Data segment –
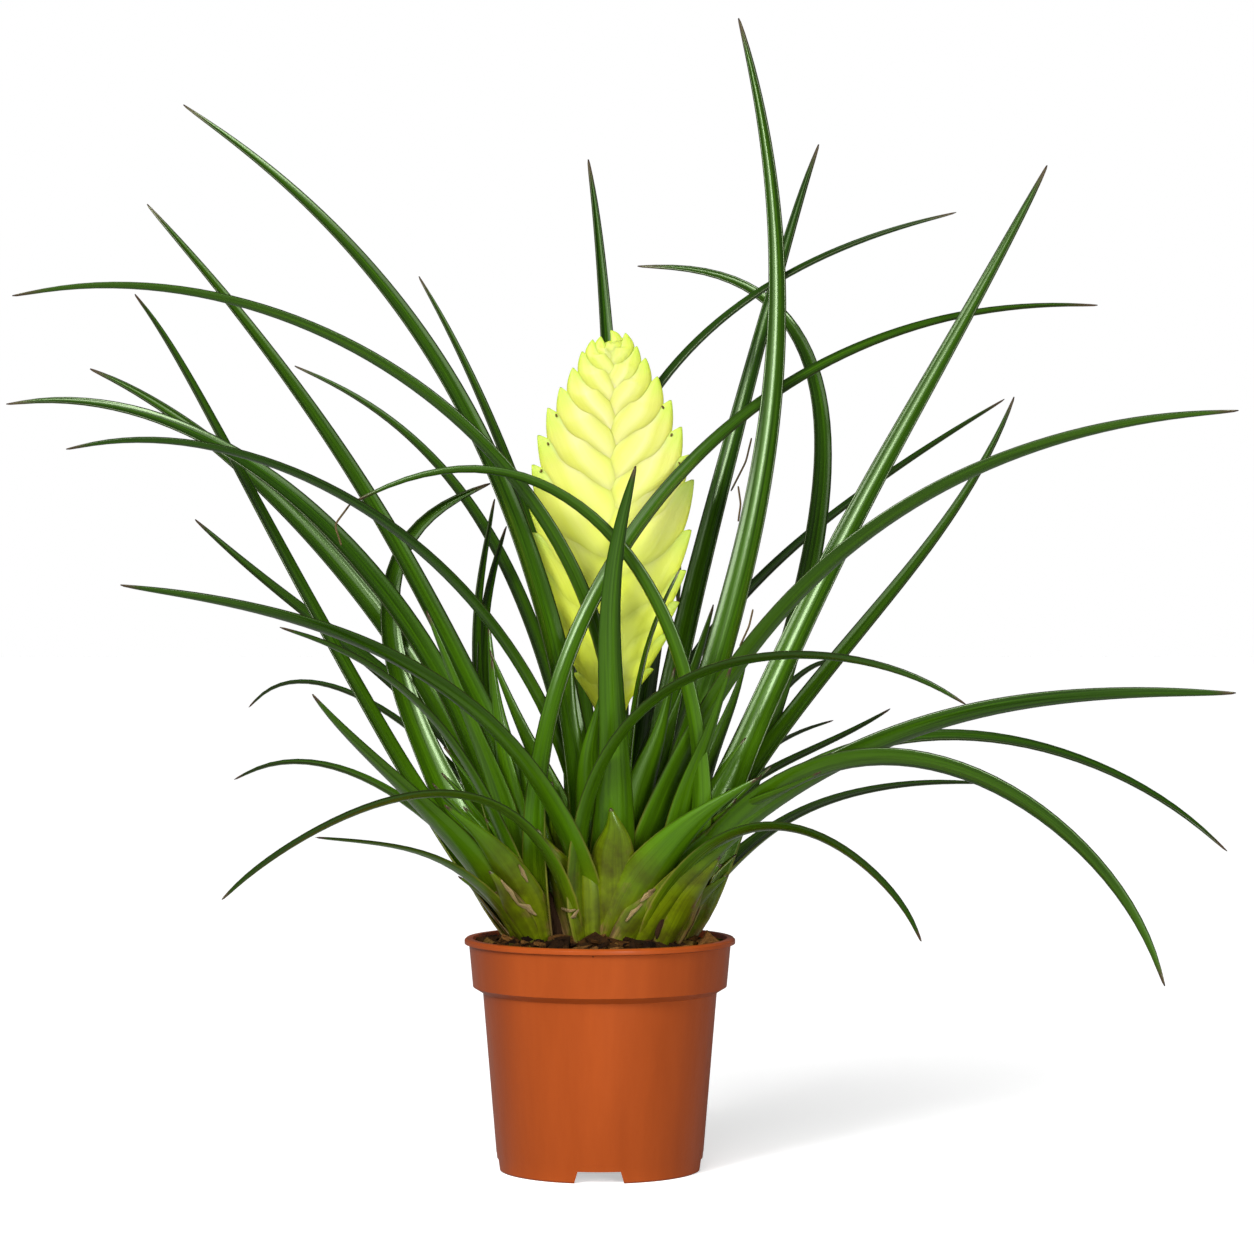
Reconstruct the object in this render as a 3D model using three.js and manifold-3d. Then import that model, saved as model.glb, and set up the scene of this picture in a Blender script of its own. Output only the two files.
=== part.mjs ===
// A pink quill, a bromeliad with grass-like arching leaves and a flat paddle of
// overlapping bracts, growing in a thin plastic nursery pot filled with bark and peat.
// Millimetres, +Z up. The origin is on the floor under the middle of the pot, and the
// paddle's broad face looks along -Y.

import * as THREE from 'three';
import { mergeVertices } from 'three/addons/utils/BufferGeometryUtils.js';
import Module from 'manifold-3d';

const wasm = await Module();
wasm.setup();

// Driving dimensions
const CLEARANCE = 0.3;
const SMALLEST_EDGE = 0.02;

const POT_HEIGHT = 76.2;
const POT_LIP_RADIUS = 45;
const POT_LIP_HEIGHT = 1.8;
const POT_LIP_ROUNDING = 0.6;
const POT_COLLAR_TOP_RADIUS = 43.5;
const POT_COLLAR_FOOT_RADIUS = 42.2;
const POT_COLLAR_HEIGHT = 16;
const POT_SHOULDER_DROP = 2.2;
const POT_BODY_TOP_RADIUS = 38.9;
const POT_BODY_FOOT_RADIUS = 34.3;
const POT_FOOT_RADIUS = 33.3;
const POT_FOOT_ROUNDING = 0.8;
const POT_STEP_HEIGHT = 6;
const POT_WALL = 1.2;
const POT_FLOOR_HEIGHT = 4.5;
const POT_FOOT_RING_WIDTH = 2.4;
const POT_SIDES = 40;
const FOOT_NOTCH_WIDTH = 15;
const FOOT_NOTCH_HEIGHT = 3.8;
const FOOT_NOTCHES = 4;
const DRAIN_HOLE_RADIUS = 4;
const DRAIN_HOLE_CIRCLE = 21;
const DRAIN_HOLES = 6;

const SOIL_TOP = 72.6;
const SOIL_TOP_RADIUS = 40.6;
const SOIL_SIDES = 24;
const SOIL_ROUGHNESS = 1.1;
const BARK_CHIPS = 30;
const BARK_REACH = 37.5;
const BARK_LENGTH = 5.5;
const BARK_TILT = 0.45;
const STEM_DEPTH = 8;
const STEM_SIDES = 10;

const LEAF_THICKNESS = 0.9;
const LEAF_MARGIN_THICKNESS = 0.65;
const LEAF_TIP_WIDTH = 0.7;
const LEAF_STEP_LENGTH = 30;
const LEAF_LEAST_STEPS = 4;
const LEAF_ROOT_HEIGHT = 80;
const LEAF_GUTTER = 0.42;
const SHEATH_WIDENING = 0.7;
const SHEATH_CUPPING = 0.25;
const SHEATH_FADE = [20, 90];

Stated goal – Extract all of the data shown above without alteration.

Result for this task –
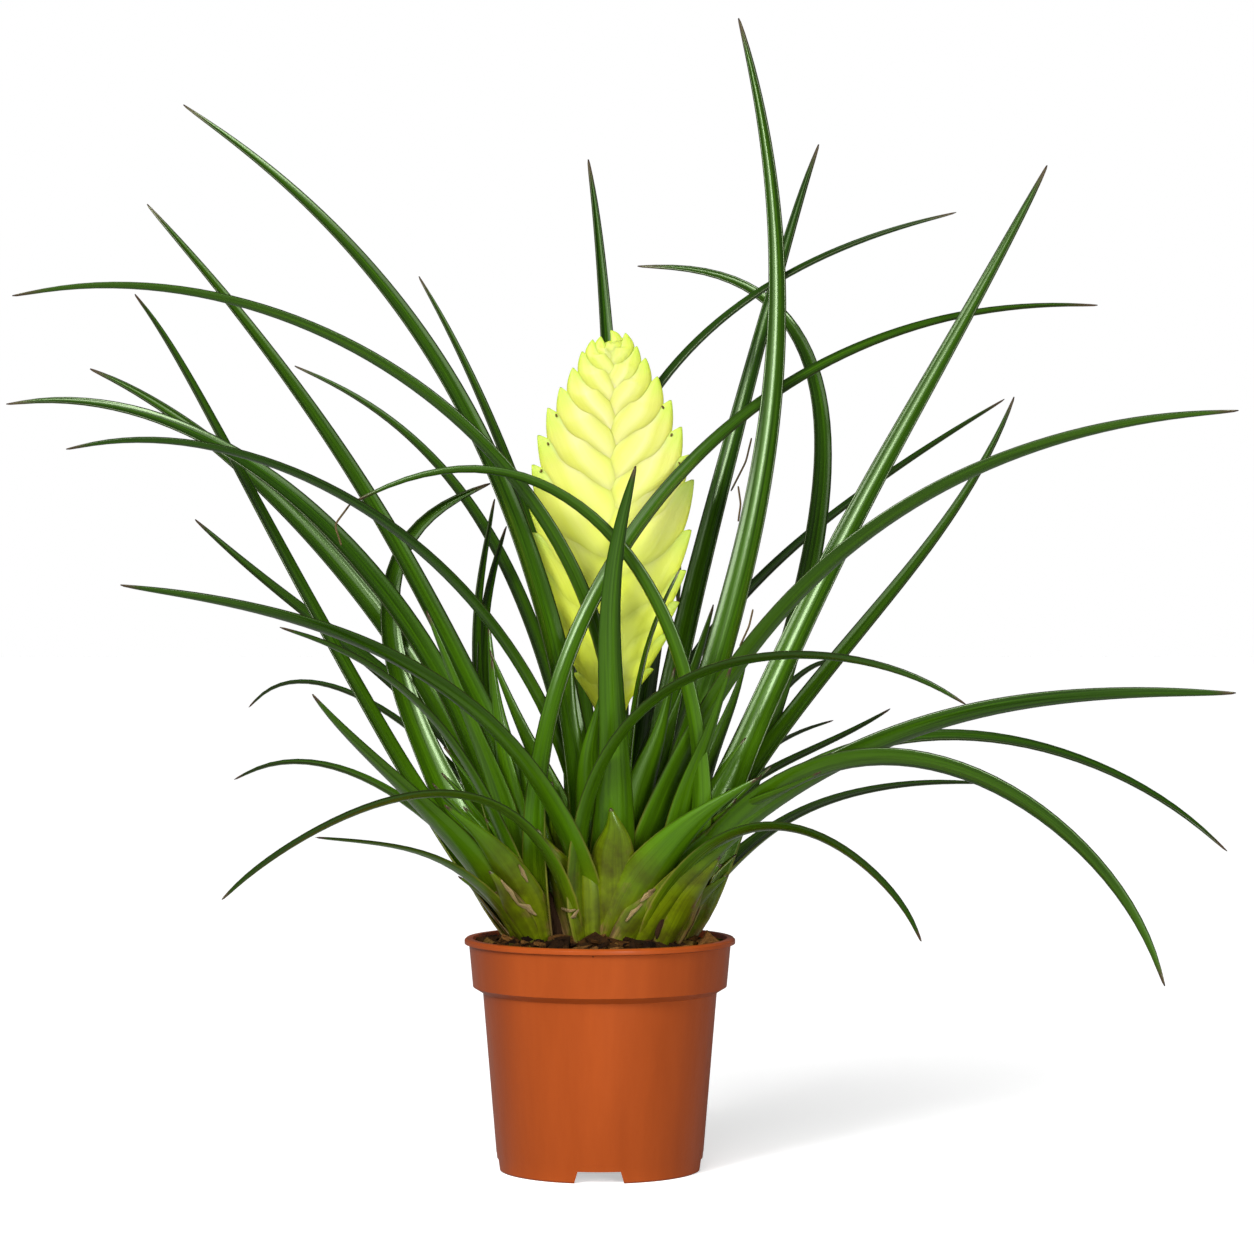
Reconstruct the object in this render as a 3D model using three.js and manifold-3d. Then import that model, saved as model.glb, and set up the scene of this picture in a Blender script of its own. Output only the two files.
=== part.mjs ===
// A pink quill, a bromeliad with grass-like arching leaves and a flat paddle of
// overlapping bracts, growing in a thin plastic nursery pot filled with bark and peat.
// Millimetres, +Z up. The origin is on the floor under the middle of the pot, and the
// paddle's broad face looks along -Y.

import * as THREE from 'three';
import { mergeVertices } from 'three/addons/utils/BufferGeometryUtils.js';
import Module from 'manifold-3d';

const wasm = await Module();
wasm.setup();

// Driving dimensions
const CLEARANCE = 0.3;
const SMALLEST_EDGE = 0.02;

const POT_HEIGHT = 76.2;
const POT_LIP_RADIUS = 45;
const POT_LIP_HEIGHT = 1.8;
const POT_LIP_ROUNDING = 0.6;
const POT_COLLAR_TOP_RADIUS = 43.5;
const POT_COLLAR_FOOT_RADIUS = 42.2;
const POT_COLLAR_HEIGHT = 16;
const POT_SHOULDER_DROP = 2.2;
const POT_BODY_TOP_RADIUS = 38.9;
const POT_BODY_FOOT_RADIUS = 34.3;
const POT_FOOT_RADIUS = 33.3;
const POT_FOOT_ROUNDING = 0.8;
const POT_STEP_HEIGHT = 6;
const POT_WALL = 1.2;
const POT_FLOOR_HEIGHT = 4.5;
const POT_FOOT_RING_WIDTH = 2.4;
const POT_SIDES = 40;
const FOOT_NOTCH_WIDTH = 15;
const FOOT_NOTCH_HEIGHT = 3.8;
const FOOT_NOTCHES = 4;
const DRAIN_HOLE_RADIUS = 4;
const DRAIN_HOLE_CIRCLE = 21;
const DRAIN_HOLES = 6;

const SOIL_TOP = 72.6;
const SOIL_TOP_RADIUS = 40.6;
const SOIL_SIDES = 24;
const SOIL_ROUGHNESS = 1.1;
const BARK_CHIPS = 30;
const BARK_REACH = 37.5;
const BARK_LENGTH = 5.5;
const BARK_TILT = 0.45;
const STEM_DEPTH = 8;
const STEM_SIDES = 10;

const LEAF_THICKNESS = 0.9;
const LEAF_MARGIN_THICKNESS = 0.65;
const LEAF_TIP_WIDTH = 0.7;
const LEAF_STEP_LENGTH = 30;
const LEAF_LEAST_STEPS = 4;
const LEAF_ROOT_HEIGHT = 80;
const LEAF_GUTTER = 0.42;
const SHEATH_WIDENING = 0.7;
const SHEATH_CUPPING = 0.25;
const SHEATH_FADE = [20, 90];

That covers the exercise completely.